— Слепая преданность не по мне, Эван. Я должна знать, на что могу рассчитывать.
— Подобные ситуации в своем развитии следуют определенным тенденциям. Примерно на полгода меня словно вычеркнут из политики, не будет ни одного официального упоминания обо мне, лишь близкие друзья будут иногда названивать, чтобы убедиться, что я по-прежнему в добром здравии. Затем начнутся визиты. Былые единомышленники станут приходить за советом; былые противники — чтобы пощупать мой пульс. Год-пол-тора, и я буду готов к новой попытке баллотироваться. Все вернется на круги своя, будто я никогда и не уходил.
— Звучит, как теорема.
— Так было с отцом, так было и Со мной. — Эван помешал суп, к которому он едва притронулся. — Политика! — скривившись, он смотрел, как Джени ест свой салат. — Ты, помнится, говорила, что мама у тебя большой знаток специй. Никогда бы не подумал, что ты имела в виду это. — Он кивнул на салат. — Я бы сказал, не хватает тонкости. Что происходит, Джени?
Джени посмотрела в тарелку. — В каком смысле?
— Шеф-повар «Арапаго» мог бы рассказать немало интересного о твоих кулинарных привязанностях.
— Ты что, приказал, чтобы за мной следили?
— Не я, Дюриан.
— Ах Дюриан!
— Я допускаю, что он делал это не из самых чистых побуждений, но пару часов назад, когда мы с ним говорили, он казался искренне озабоченным. — Эван поставил локти на стол и соединил вместе подушечки пальцев. — Он попросил меня задать тебе несколько вопросов, например: правда ли, что ты стала пить больше воды?..
Джени отставила наполненный до краев стакан — третий. Хотя нет, уже четвертый…
— …и правда ли, что тебя тошнит от некоторых продуктов, которые ты раньше ела совершенно спокойно. — Эван взглядом указал на салат Джени. — Тебе не кажется, что у тебя изменились вкусы? Стали, как показалось бы большинству нормальных людей, странными?

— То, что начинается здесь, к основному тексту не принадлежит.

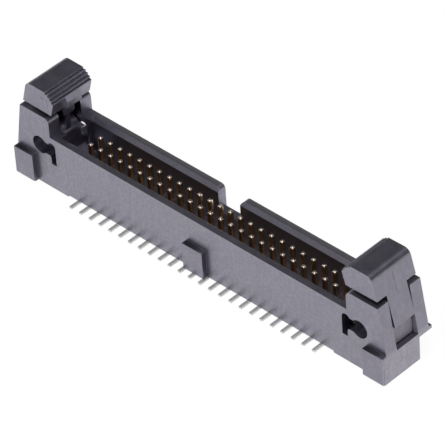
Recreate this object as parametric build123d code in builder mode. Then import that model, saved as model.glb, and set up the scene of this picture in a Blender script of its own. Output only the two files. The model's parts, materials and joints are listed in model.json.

Быть может, ты замечала необычные мышечные боли или необъяснимое расстройство желудка?
— Ты прямо как Джон Шрауд. — Джени деланно засмеялась. — Регулярный опрос, через два дня на третий, в одно и то же время, в одной и той же палате с мягкой обивкой.
Стоило ей закрыть глаза, и в памяти всплывали голые Желтоватые стены и миостимулятор, нахохлившийся в углу, словно неуклюжее орудие пыток.
Голос Эвана рассеял эту безрадостную картину.
— Джени, в колонии один человек умер, а начиналось все
с таких вот симптомов. Не лги самой себе, я бы хотел, чтобы ты показалась врачу.
Джени украдкой взглянула на ладони — правая едва заметно дрожала. Ну и что же, просто ее разозлили.
— А я бы хотела, чтобы ты перестал пить, — сказала она, отдышавшись. — Мало ли чего мы хотим?